### DIRECTIONS:
Search the listing below for the word "rigid" and copy each line that holds it.

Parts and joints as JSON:
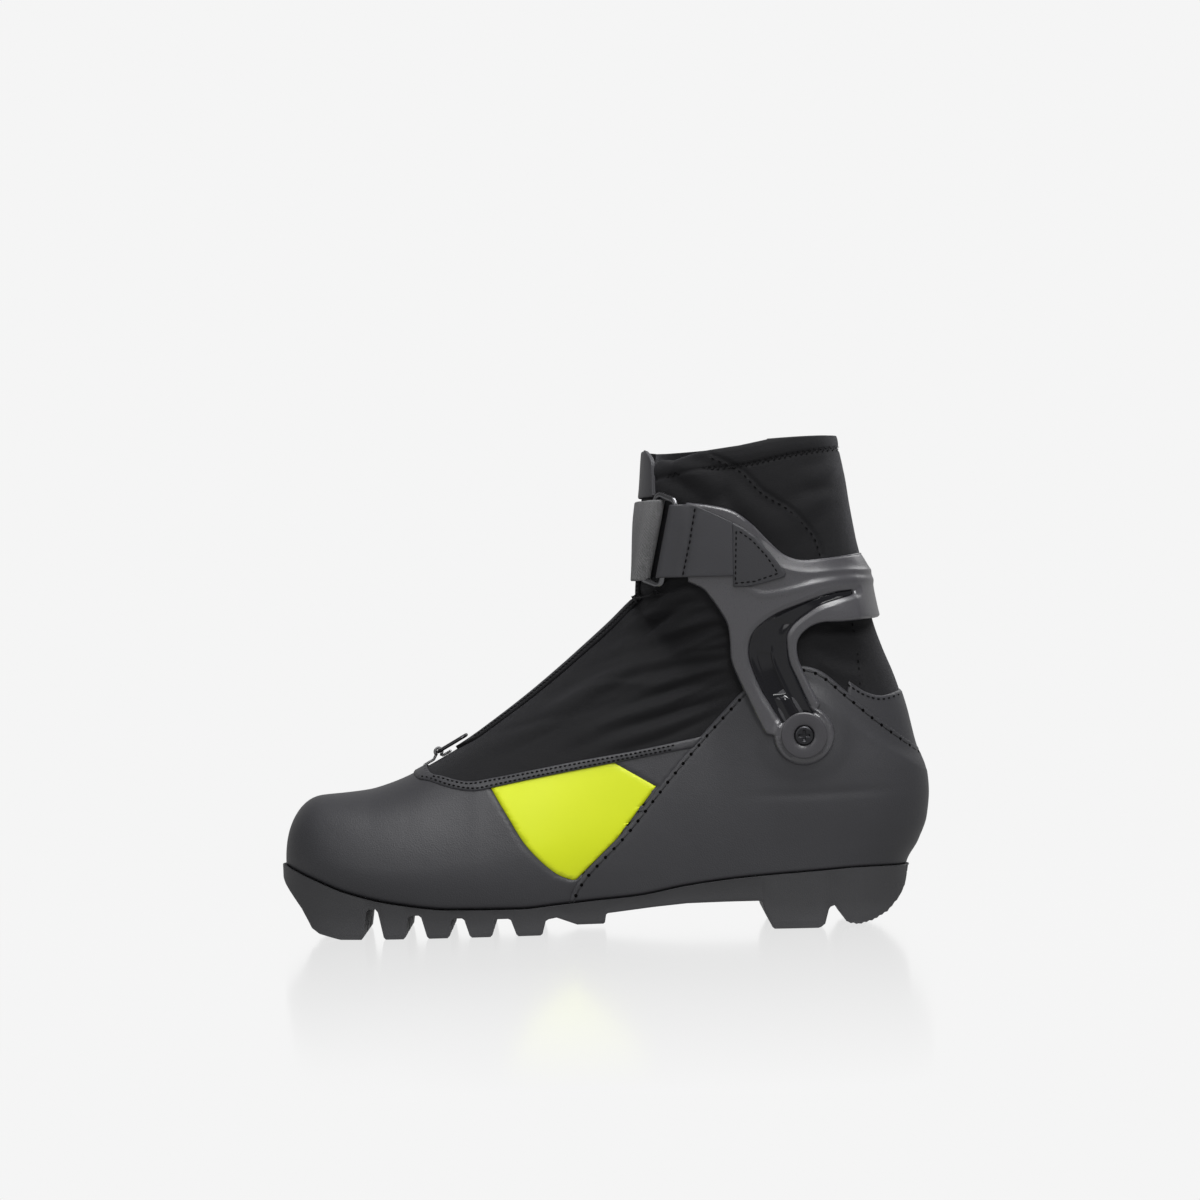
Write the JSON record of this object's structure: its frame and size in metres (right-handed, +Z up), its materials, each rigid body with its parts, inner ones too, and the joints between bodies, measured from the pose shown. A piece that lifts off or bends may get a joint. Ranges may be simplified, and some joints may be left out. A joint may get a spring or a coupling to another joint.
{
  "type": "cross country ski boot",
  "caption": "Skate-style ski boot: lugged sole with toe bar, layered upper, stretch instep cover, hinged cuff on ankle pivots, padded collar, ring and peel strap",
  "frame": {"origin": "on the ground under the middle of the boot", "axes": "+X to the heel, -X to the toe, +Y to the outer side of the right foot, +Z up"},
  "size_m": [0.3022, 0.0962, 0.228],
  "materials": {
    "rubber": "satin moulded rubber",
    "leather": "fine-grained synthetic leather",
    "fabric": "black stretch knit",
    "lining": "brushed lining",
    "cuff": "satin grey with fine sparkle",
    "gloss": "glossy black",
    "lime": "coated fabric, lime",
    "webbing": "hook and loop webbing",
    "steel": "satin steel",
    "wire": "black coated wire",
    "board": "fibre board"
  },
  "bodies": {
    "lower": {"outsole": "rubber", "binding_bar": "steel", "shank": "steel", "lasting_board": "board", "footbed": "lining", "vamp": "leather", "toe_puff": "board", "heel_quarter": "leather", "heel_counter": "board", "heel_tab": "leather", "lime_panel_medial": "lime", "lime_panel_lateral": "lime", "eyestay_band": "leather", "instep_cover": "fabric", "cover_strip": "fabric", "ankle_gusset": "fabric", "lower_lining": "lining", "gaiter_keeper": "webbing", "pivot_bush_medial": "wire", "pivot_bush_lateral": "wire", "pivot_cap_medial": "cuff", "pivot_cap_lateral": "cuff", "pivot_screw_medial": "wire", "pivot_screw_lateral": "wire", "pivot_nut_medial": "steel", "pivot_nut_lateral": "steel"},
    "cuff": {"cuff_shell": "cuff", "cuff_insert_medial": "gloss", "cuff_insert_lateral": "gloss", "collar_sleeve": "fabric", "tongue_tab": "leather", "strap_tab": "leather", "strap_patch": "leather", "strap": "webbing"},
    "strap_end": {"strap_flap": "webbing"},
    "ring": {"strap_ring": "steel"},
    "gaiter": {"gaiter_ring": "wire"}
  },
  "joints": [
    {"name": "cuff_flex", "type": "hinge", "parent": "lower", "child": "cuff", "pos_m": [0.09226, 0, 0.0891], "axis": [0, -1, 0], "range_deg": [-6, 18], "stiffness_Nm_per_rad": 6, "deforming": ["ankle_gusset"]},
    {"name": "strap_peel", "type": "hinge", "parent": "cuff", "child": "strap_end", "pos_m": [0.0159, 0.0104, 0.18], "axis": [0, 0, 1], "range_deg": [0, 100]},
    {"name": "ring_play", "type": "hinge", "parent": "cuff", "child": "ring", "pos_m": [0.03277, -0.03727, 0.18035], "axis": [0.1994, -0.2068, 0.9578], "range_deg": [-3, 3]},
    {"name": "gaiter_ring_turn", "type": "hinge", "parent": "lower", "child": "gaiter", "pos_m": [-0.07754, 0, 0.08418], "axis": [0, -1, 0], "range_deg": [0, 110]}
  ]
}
...
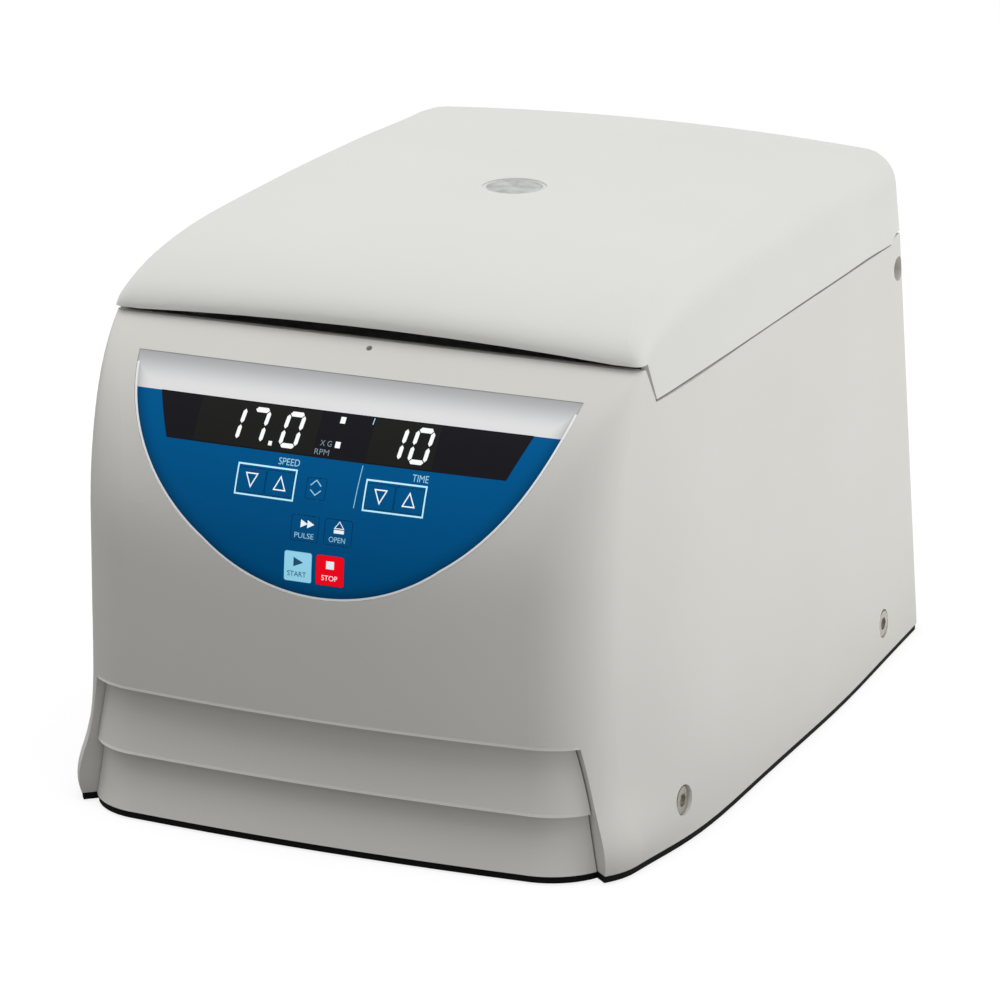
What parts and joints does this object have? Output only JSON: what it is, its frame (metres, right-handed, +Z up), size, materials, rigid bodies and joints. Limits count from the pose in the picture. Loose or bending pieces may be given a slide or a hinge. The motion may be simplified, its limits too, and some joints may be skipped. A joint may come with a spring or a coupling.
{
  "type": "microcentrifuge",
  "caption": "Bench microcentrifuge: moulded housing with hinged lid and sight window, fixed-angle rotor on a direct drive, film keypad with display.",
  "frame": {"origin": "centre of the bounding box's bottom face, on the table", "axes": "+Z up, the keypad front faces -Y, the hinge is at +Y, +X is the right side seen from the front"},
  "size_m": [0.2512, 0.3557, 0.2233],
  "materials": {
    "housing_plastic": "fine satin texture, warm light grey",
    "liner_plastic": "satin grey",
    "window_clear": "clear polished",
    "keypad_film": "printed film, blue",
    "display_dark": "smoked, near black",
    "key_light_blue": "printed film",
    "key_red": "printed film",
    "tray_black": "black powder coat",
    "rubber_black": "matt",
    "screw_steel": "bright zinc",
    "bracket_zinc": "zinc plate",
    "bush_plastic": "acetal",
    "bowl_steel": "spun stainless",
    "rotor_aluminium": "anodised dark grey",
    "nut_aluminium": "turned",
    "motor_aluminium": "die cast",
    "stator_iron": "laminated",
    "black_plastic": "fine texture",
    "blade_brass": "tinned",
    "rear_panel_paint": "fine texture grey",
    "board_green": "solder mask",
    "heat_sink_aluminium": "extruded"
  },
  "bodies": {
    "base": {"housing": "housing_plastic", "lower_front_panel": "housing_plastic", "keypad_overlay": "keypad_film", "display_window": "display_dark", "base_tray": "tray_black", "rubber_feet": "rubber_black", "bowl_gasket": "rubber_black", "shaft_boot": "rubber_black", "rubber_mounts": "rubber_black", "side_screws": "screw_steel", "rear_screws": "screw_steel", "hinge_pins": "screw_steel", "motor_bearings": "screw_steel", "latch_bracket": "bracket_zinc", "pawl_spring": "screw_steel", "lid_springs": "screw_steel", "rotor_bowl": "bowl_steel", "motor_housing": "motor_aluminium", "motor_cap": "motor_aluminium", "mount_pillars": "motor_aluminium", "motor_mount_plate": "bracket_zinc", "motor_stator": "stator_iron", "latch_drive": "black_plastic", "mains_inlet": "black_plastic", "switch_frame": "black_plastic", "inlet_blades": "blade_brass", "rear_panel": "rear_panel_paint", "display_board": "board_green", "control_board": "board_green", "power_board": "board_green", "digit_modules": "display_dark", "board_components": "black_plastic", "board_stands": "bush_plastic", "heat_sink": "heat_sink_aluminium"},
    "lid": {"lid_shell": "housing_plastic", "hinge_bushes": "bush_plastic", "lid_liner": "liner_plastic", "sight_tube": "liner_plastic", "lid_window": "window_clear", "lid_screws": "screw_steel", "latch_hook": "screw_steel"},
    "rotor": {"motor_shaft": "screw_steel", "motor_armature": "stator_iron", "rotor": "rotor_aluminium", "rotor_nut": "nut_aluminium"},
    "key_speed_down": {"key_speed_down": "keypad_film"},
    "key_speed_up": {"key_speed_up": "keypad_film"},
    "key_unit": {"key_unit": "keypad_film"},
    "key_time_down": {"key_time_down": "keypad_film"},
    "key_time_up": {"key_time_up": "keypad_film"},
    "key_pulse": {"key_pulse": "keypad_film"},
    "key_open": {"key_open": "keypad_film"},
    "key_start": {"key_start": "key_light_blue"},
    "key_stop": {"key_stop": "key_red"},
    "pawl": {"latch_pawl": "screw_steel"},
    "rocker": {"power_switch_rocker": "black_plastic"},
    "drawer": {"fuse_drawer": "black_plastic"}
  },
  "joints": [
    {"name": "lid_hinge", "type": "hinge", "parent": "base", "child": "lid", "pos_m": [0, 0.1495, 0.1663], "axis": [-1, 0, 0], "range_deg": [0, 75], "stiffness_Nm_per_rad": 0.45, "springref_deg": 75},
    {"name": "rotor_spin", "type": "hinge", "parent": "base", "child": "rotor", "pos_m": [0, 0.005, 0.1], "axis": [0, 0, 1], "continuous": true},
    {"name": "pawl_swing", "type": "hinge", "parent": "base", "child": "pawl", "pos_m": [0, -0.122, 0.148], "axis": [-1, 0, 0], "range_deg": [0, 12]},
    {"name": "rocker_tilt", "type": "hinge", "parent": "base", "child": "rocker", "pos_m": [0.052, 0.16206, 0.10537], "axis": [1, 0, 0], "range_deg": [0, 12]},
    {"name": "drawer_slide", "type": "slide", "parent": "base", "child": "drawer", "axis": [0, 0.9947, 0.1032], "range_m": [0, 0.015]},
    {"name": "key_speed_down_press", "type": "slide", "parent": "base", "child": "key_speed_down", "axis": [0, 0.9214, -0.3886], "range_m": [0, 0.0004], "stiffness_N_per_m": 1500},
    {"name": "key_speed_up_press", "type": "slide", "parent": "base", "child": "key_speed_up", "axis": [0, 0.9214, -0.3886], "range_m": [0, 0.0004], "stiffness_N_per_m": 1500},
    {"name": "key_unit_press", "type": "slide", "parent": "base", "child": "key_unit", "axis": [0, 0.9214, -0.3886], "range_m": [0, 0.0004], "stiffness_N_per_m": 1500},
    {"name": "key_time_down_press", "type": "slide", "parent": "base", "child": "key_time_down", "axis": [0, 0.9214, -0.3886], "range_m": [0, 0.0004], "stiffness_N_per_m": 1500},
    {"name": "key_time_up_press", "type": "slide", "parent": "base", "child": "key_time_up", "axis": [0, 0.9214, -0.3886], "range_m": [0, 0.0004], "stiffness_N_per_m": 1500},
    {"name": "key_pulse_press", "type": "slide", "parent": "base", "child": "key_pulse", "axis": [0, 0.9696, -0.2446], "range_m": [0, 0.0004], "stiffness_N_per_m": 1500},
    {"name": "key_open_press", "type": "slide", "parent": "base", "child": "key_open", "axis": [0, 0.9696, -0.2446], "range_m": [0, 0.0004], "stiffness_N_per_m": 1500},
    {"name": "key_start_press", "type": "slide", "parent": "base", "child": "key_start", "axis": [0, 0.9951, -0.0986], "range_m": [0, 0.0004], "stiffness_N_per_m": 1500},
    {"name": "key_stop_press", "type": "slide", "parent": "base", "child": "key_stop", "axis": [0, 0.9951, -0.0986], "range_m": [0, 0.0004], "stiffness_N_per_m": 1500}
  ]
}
--
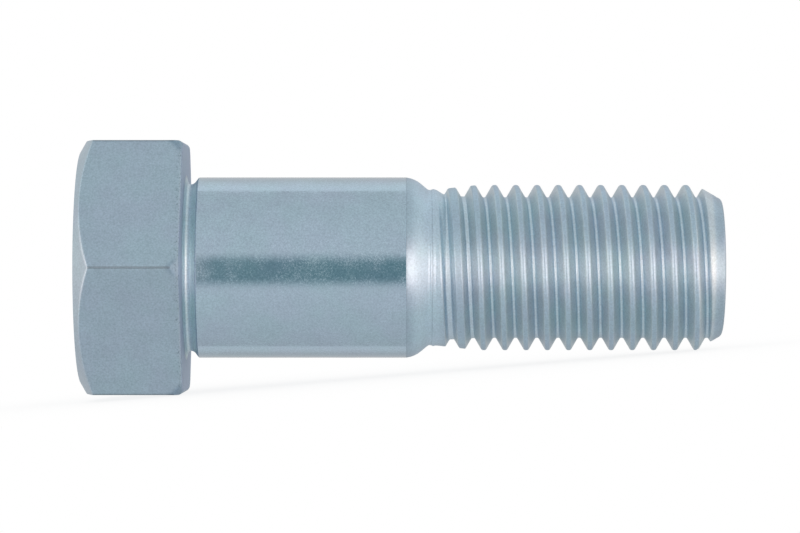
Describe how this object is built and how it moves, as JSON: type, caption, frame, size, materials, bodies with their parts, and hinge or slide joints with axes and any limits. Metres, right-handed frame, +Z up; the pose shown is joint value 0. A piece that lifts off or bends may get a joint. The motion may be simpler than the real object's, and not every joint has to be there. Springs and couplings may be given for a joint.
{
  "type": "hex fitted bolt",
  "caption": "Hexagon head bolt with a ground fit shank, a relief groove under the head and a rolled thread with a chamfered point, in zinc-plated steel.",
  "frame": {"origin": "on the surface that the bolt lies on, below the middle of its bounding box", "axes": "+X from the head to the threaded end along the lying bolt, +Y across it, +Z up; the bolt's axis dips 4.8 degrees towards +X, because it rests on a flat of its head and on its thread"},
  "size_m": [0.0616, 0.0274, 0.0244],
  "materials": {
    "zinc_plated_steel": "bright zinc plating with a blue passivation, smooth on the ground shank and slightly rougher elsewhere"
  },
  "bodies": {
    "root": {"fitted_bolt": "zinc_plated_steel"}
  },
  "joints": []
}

### TASK RESULT:
Write the JSON record of this object's structure: its frame and size in metres (right-handed, +Z up), its materials, each rigid body with its parts, inner ones too, and the joints between bodies, measured from the pose shown. A piece that lifts off or bends may get a joint. Ranges may be simplified, and some joints may be left out. A joint may get a spring or a coupling to another joint.
What parts and joints does this object have? Output only JSON: what it is, its frame (metres, right-handed, +Z up), size, materials, rigid bodies and joints. Limits count from the pose in the picture. Loose or bending pieces may be given a slide or a hinge. The motion may be simplified, its limits too, and some joints may be skipped. A joint may come with a spring or a coupling.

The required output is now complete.